Metode Ilmiah: PGD dan Mikro-sortasi Sperma (dengan Batasan)
Meskipun metode tradisional tidak didukung sains, ada teknologi medis yang memang memungkinkan penentuan jenis kelamin dengan akurasi tinggi, meskipun penggunaannya sangat terbatas dan etisnya diperdebatkan:
Diagnosis Genetik Pra-Implantasi (PGD): Ini adalah bagian dari prosedur In Vitro Fertilization (IVF) atau bayi tabung. Setelah sel telur dibuahi di laboratorium, embrio yang terbentuk akan diuji genetiknya untuk mengetahui jenis kelaminnya (dan juga mendeteksi kelainan genetik tertentu) sebelum ditanamkan kembali ke rahim ibu. Akurasi PGD dalam menentukan jenis kelamin sangat tinggi, mendekati 100%. Namun, PGD utamanya digunakan untuk mencegah penularan penyakit genetik terkait jenis kelamin (misalnya hemofilia yang hanya menyerang laki-laki), bukan semata-mata untuk memilih jenis kelamin karena preferensi orang tua. Penggunaan PGD untuk "pilihan jenis kelamin" non-medis sangat diatur atau bahkan dilarang di banyak negara karena alasan etika.

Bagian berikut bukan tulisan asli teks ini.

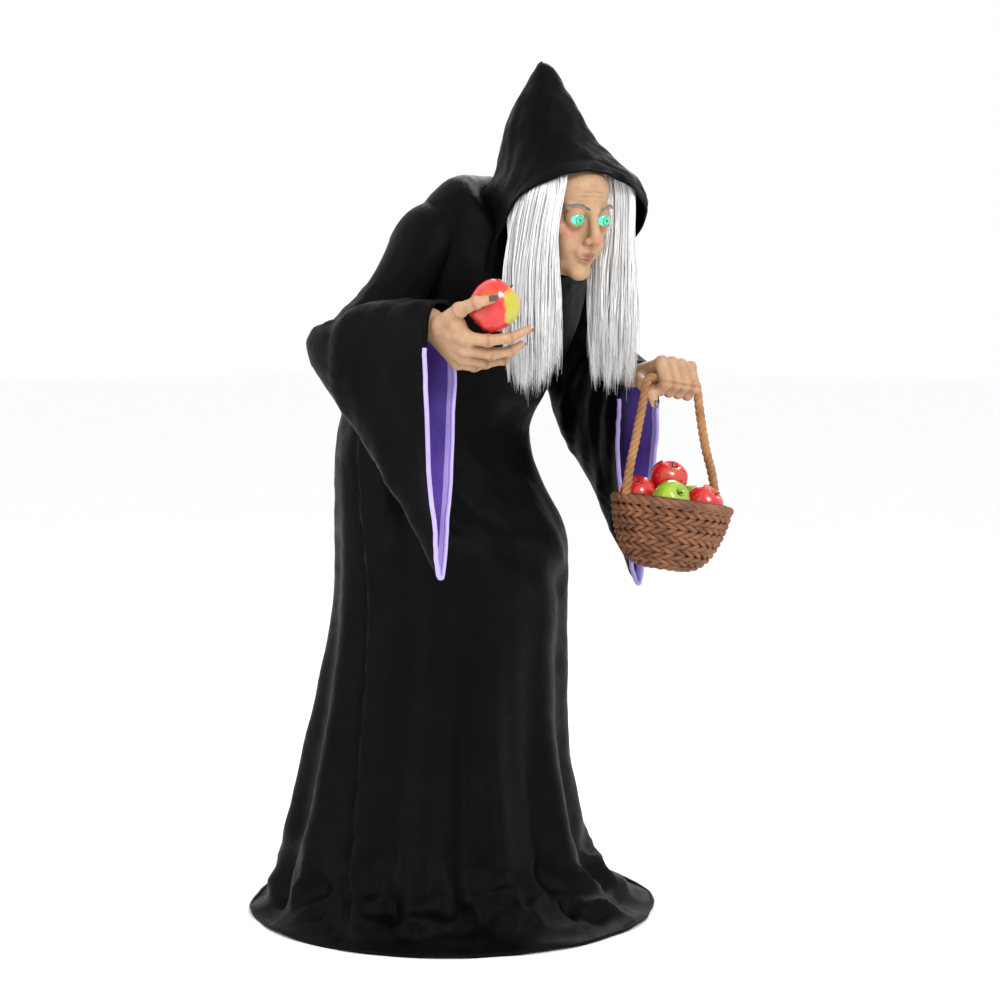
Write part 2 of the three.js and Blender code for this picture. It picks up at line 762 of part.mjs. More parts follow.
// An open hand that cradles an apple: four fingers below it, and the thumb along its outer side.
function rightHand() {
  const palm = v(-296, -362, 1141);
  const parts = [
    limb(WRIST_R, v(-312, -320, 1156), 24),
    limb(palm.clone().add(v(-16, 12, 2)), palm.clone().add(v(4, -22, -2)), 21),
    limb(palm.clone().add(v(12, 18, -2)), palm.clone().add(v(30, -14, -6)), 19),
  ];
  for (let k = 0; k < 4; k++) {
    const knuckle = v(-302 + 15 * k, -390 + 6 * k, 1138 - 3 * k);
    const middle = knuckle.clone().add(v(8, -36, -4));
    const tip = middle.clone().add(v(8, -26, 18 + 2 * k));
    parts.push(limb(knuckle, middle, 10), limb(middle, tip, 8.5));
  }
  const thumbRoot = v(-322, -330, 1160);
  const thumbKnuckle = v(-345, -372, 1184);
  const thumbTip = v(-338, -420, 1206);
  parts.push(limb(thumbRoot, thumbKnuckle, 13), limb(thumbKnuckle, thumbTip, 10));
  const hollow = ball(APPLE_CENTRE, APPLE_RADIUS + 2.2, 14);
  return cut(join(...parts), wristBore(ELBOW_R, WRIST_R), hollow);
}

function apple(centre, radius, lean = v(0, 0, 1)) {
  const profile = [
    [0, -0.86],
    [0.3, -0.95],
    [0.62, -0.8],
    [0.88, -0.42],
    [1, 0.05],
    [0.93, 0.45],
    [0.7, 0.78],
    [0.4, 0.9],
    [0.14, 0.8],
    [0, 0.68],
  ].map(([r, h]) => [r * radius, h * radius]);
  const turn = new THREE.Quaternion().setFromUnitVectors(Y_AXIS, lean.clone().normalize());
  return lathe(profile, 16).applyQuaternion(turn).translate(centre.x, centre.y, centre.z);
}

// Axes of the basket, which hangs a little askew from the fist.
const ALONG = v(Math.cos(radians(GRIP_YAW)), Math.sin(radians(GRIP_YAW)), 0)
  .multiplyScalar(Math.cos(radians(GRIP_TILT)))
  .add(v(0, 0, -Math.sin(radians(GRIP_TILT))));
const ACROSS = v(-Math.sin(radians(GRIP_YAW)), Math.cos(radians(GRIP_YAW)), 0);
const UPWARD = ALONG.clone().cross(ACROSS);
const basketFrame = new THREE.Group();
basketFrame.position.copy(GRIP);
basketFrame.quaternion.setFromRotationMatrix(new THREE.Matrix4().makeBasis(ALONG, ACROSS, UPWARD));

const fromBasket = (p) => p.clone().applyQuaternion(basketFrame.quaternion).add(GRIP);

// A closed fist round the basket's rope: four fingers over the front, and the thumb beside them.
function leftFist() {
  const parts = [
    limb(WRIST_L, fromBasket(v(4, 50, -6)), 23),
    limb(fromBasket(v(-24, 30, 2)), fromBasket(v(28, 30, 2)), 20),
    limb(fromBasket(v(-26, 12, -12)), fromBasket(v(26, 12, -12)), 14),
  ];
  for (let k = 0; k < 4; k++) {
    const x = -31 + 20.5 * k;
    const knuckle = fromBasket(v(x, 14, 20));
    const middle = fromBasket(v(x, -18, 17));
    const tip = fromBasket(v(x, -19, -14));
    parts.push(limb(knuckle, middle, 11), limb(middle, tip, 10));
  }
  const thumbRoot = fromBasket(v(-36, 34, -8));
  const thumbTip = fromBasket(v(-38, -16, -34));
  parts.push(limb(thumbRoot, thumbTip, 11));
  const rope = rod(fromBasket(v(-80, 0, 0)), fromBasket(v(80, 0, 0)), ROPE_RADIUS + 2, 14);
  return cut(join(...parts), rope, wristBore(ELBOW_L, WRIST_L));
}

function addHands() {
  add("right_hand", rightHand(), SKIN);
  add("held_apple", apple(APPLE_CENTRE, APPLE_RADIUS, v(0.5, -0.35, 0.6)), APPLE_RED);
  add("left_hand", leftFist(), SKIN);
}

// ---------------------------------------------------------------- basket
function addBasket() {
  figure.add(basketFrame);
  const { rim, drop, depth } = BASKET;
  const shift = drop * Math.tan(radians(GRIP_TILT)); // keeps the tilted bowl straight below the fist
  const wall = 6;
  const bowl = upright(
    lathe(
      [
        [0, -depth],
        [rim * 0.6, -depth],
        [rim * 0.8, -depth * 0.78],
        [rim * 0.94, -depth * 0.4],
        [rim, -8],
        [rim, 0],
        [rim - 10, 0],
        [rim - 10, -8],
        [rim * 0.94 - wall, -depth * 0.4],
        [rim * 0.8 - wall, -depth * 0.76],
        [rim * 0.58, -depth + wall],
        [0, -depth + wall],
      ],
      24,
    ),
  ).translate(shift, 0, -drop);
  add("basket_bowl", faceOut(bowl), WICKER, basketFrame);
  const foot = rim - 8;
  const handle = pathTube(
    [
      v(shift - foot, 0, -drop - 3),
      v(shift - foot + 2, 0, -drop + 60),
      v(-64, 0, -drop / 2),
      v(-61, 0, -44),
      v(-58, 0, -12),
      v(-47, 0, 0),
      v(0, 0, 0),
      v(47, 0, 0),
      v(60, 0, -12),
      v(70, 0, -44),
      v(100, 0, -drop / 2),
      v(shift + foot - 24, 0, -drop + 60),
      v(shift + foot, 0, -drop - 3),
    ],
    ROPE_RADIUS,
    32,
    7,
  );
  const level = box(v(-200, -20, -drop + GAP), v(200, 20, 30));
  add("basket_handle", common(handle, level), ROPE, basketFrame);
  const radius = 37;
  const layer = 2; // middle of the lower apples above the rim
  const trayTop = layer - radius - 0.5;
  const slope = (0.06 * rim - 10 + wall) / (depth * 0.4 - 8); // of the bowl's inside near the rim
  const trayRadius = (height) => rim - 10 + (height + 8) * slope - GAP;
  const tray = lathe(
    [
      [0, trayTop - TRAY],
      [trayRadius(trayTop - TRAY), trayTop - TRAY],
      [trayRadius(trayTop), trayTop],
      [0, trayTop],
    ],
    24,
  );
  add("basket_tray", faceOut(upright(tray).translate(shift, 0, -drop)), WICKER, basketFrame);
  const places = [
    ["basket_apple_1", -38, -46, layer, APPLE_GREEN],
    ["basket_apple_2", 40, -46, layer, APPLE_RED],
    ["basket_apple_3", 64, 24, layer, APPLE_GREEN],
    ["basket_apple_4", -64, 24, layer, APPLE_RED],
    ["basket_apple_5", 0, 24, layer + 39, APPLE_RED],
  ];
  for (const [name, x, y, z, look] of places) {
    add(name, apple(v(shift + x, y, z - drop), radius, v(0.1, -0.5, 1)), look, basketFrame);
  }
}

// ---------------------------------------------------------------- head
const headFrame = new THREE.Group();
headFrame.position.copy(HEAD_CENTRE);
headFrame.rotation.set(radians(HEAD_PITCH), 0, radians(HEAD_YAW), "ZXY");

// [height, middle y, half width, half depth] of the head in its own frame
const HEAD_RINGS = [
  [-112, -62, 20, 18],
  [-100, -52, 38, 34],
  [-70, -38, 54, 52],
  [-40, -20, 64, 74],
  [0, -6, 71, 90],
  [40, 2, 75, 94],
  [75, 6, 68, 84],
  [100, 8, 48, 60],
  [115, 8, 20, 26],
];

function headSolid(inset) {
  const rings = HEAD_RINGS.map(([z, y, a, b]) => {
    const squeeze = 1 - inset / 118;
    return turns(18).map((angle) => {
      const [x, dy] = superellipse(angle, a - inset, b - inset, 2.2);
      return v(x, y + dy, z * squeeze);
    });
  });
  return loft(rings);
}

function addHead() {
  figure.add(headFrame);
  const seam = 12; // the front and back shells meet here
  const nose = loft([
    turns(8).map((a) => v(6 * Math.cos(a), -84 + 8 * Math.sin(a), 6)),
    turns(8).map((a) => v(9 * Math.cos(a), -92 + 12 * Math.sin(a), -14)),
    turns(8).map((a) => v(14 * Math.cos(a), -92 + 16 * Math.sin(a), -32)),
    turns(8).map((a) => v(9 * Math.cos(a), -86 + 10 * Math.sin(a), -40)),
  ]);
  const inner = headSolid(4);
  const neckHole = rod(v(0, 30, -130), v(0, 30, -20), 36);
  const sockets = [-1, 1].map((side) => ball(v(side * EYE.x, EYE.y, EYE.z), EYE.radius + 2 * GAP, 14));
  const front = cut(
    join(headSolid(0), nose),
    inner,
    neckHole,
    ...sockets,
    box(v(-120, seam - GAP / 2, -150), v(120, 150, 150)),
  );
  const rear = cut(
    headSolid(0),
    inner,
    neckHole,
    box(v(-120, -150, -150), v(120, seam + GAP / 2, 150)),
  );
  add("face_shell", front, SKIN, headFrame);
  add("skull_shell", rear, SKIN, headFrame);
  for (const [name, side] of [
    ["eye_right", -1],
    ["eye_left", 1],
  ]) {
    const centre = v(side * EYE.x, EYE.y, EYE.z);
    const lens = cut(ball(centre, EYE.radius, 14), box(v(-80, EYE.y + 6, -40), v(80, 0, 50)));
    add(name, lens, EYE_GREEN, headFrame);
  }
  const post = join(
    rod(v(0, NECK_Y, NECK_MOTOR.top - 5), v(0, NECK_Y, 1362), 7, 16),
    box(v(-24, NECK_Y - 40, 1352), v(24, NECK_Y - 5, 1358)),
  );
  add("neck_post", post, STEEL);
}

// ---------------------------------------------------------------- hood and hair
// [height, middle y, half width, half depth] of the hood
const HOOD_RINGS = [
  [1354, NECK_Y, 140, 140],
  [1400, NECK_Y - 4, 140, 144],
  [1440, NECK_Y - 16, 136, 152],
  [1470, NECK_Y - 20, 124, 144],
  [1510, NECK_Y - 12, 98, 112],
  [1560, NECK_Y - 4, 66, 76],
  [1615, NECK_Y, 36, 42],
  [1652, NECK_Y, 18, 20],
  [1664, NECK_Y, 8, 9],
];

function hoodSolid(inset, low, high) {
  const rings = HOOD_RINGS.map(([z, y, a, b]) =>
    turns(CLOTH_SIDES).map((angle) => {
      const [x, dy] = superellipse(angle, Math.max(a - inset, 2), Math.max(b - inset, 2));
      return v(x, y + dy, THREE.MathUtils.clamp(z, low, high));
    }),
  );
  return loft(rings);
}

function addHood() {
  const face = loft(
    [-430, -290].map((y) =>
      turns(20).map((angle) => {
        const [x, z] = superellipse(angle, y < -400 ? 118 : 96, 190, 2.6);
        return v(x, y, 1245 + z);
      }),
    ),
  );
  const inner = hoodSolid(CLOTH, 1350, 1655);
  add("hood", cut(hoodSolid(0, 0, 2000), inner, face), ROBE);
}

// A lock of hair from beside the head down to its ragged end: [height, x, y, half width, half depth].
const LOCK_RINGS = [
  [1440, 102, -270, 10, 28],
  [1380, 106, -278, 14, 36],
  [1330, 106, -288, 16, 36],
  [1270, 106, -304, 28, 30],
  [1200, 106, -314, 40, 27],
  [1100, 106, -316, 44, 26],
  [1030, 106, -316, 36, 20],
  [1006, 106, -316, 18, 12],
];

function addHair() {
  for (const [name, side] of [
    ["hair_lock_right", -1],
    ["hair_lock_left", 1],
  ]) {
    const rings = LOCK_RINGS.map(([z, x, y, a, b]) =>
      turns(12).map((angle) => {
        const [dx, dy] = superellipse(angle, a, b, 2.4);
        return v(side * x + dx, y + dy, z);
      }),
    );
    add(name, loft(rings), HAIR);
  }
  const cap = cut(
    faceOut(
      new THREE.SphereGeometry(1, 16, 10).scale(86, 114, 98).translate(0, 10, 34),
    ),
    headSolid(-4),
    box(v(-150, -200, -150), v(150, 200, 40)),
    box(v(-150, -200, -150), v(150, -62, 200)),
  );
  add("wig_cap", cap, HAIR, headFrame);
}

addBase();
addControlBox();
addWaist();
addRobe();
addTorsoFrame();
addArms();
addHands();
addBasket();
addHead();
addHood();
addHair();

export default figure;
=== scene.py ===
"""The looks of a stooped, hooded witch figure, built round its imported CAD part.

Everything is in metres in the part's own frame: +Z up, she faces -Y and her left hand is on +X.
Head, hands and fist are shaped in millimetres as signed distance fields, then put in place.
"""
import json
import math

import bpy
import numpy as np
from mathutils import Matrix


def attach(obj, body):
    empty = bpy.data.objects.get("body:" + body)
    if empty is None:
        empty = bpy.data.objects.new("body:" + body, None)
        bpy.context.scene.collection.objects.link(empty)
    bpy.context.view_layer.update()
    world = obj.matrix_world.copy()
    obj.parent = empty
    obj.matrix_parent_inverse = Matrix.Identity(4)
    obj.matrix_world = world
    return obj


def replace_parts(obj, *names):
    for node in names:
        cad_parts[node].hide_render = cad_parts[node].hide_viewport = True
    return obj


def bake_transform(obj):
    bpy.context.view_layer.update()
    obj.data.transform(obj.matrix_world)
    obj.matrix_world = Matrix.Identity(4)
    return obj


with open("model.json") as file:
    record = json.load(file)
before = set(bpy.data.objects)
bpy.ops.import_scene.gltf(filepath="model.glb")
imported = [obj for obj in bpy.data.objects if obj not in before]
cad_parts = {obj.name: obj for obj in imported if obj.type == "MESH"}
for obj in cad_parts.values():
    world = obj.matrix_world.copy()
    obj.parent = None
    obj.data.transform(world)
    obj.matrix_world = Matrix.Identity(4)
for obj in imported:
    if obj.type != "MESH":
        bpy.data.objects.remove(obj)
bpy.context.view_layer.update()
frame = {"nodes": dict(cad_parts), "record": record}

import openvdb as vdb
from mathutils import Matrix, Vector

MM = 0.001
scene = bpy.context.scene
nodes = frame["nodes"]
chance = np.random.default_rng(7)


# ------------------------------------------------------------------ camera
CAMERA_AT = (-3.130, -3.266, 1.1895)
CAMERA_DOWN = 4.74  # degrees below the horizon
CAMERA_LENS = 82.2


def make_camera():
    data = bpy.data.cameras.new("camera")
    data.sensor_width = 36
    data.lens = CAMERA_LENS
    camera = bpy.data.objects.new("camera", data)
    camera.location = CAMERA_AT
    camera.rotation_euler = (math.radians(90 - CAMERA_DOWN), 0, math.radians(-45))
    scene.collection.objects.link(camera)
    scene.camera = camera


make_camera()


# ------------------------------------------------------------------ small helpers
def vec(*values):
    return np.array(values, float)


def unit(v):
    return v / np.maximum(np.linalg.norm(v, axis=-1, keepdims=True), 1e-12)


def smooth(t):
    t = np.clip(t, 0, 1)
    return t * t * (3 - 2 * t)


def curve(stations, step):
    """Rows on a Catmull-Rom curve through the stations, about a step apart in their first three columns."""
    rows = np.array(stations, float)
    ends = np.vstack([2 * rows[0] - rows[1], rows, 2 * rows[-1] - rows[-2]])
    out = []
    for k in range(len(rows) - 1):
        p0, p1, p2, p3 = ends[k : k + 4]
        count = max(2, int(np.linalg.norm((p2 - p1)[:3]) / step))
        t = (np.arange(count) / count)[:, None]
        out.append(
            0.5 * (2 * p1 + (p2 - p0) * t + (2 * p0 - 5 * p1 + 4 * p2 - p3) * t**2
                   + (3 * p1 - p0 - 3 * p2 + p3) * t**3)
        )
    out.append(rows[-1:])
    return np.vstack(out)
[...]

Mikro-sortasi Sperma (Sperm Sorting): Metode ini mencoba memisahkan sperma yang mengandung kromosom X dari sperma yang mengandung kromosom Y berdasarkan perbedaan massa atau karakteristik lain. Sperma yang diinginkan kemudian digunakan untuk inseminasi buatan atau IVF. Tingkat keberhasilannya lebih rendah dari PGD dan juga tidak 100%. Seperti PGD, metode ini juga seringkali dikembangkan untuk alasan medis (misalnya mencegah penyakit genetik), bukan semata untuk pilihan jenis kelamin.
Penting untuk dipahami bahwa metode-metode ilmiah ini bersifat invasif, mahal, tidak selalu berhasil, dan memiliki batasan etika serta hukum yang ketat di banyak yurisdiksi. Ini bukan prosedur yang bisa diakses secara bebas hanya untuk "memilih" jenis kelamin anak.
Berdasarkan pemahaman ilmiah saat ini, tidak ada studi atau bukti yang menunjukkan bahwa orang tua dapat secara alami atau melalui metode non-medis memengaruhi jenis kelamin calon anak yang akan dilahirkan dengan tingkat keberhasilan yang dapat diandalkan. Penentuan jenis kelamin adalah proses biologis yang kompleks yang terjadi pada tingkat sel dan kromosom.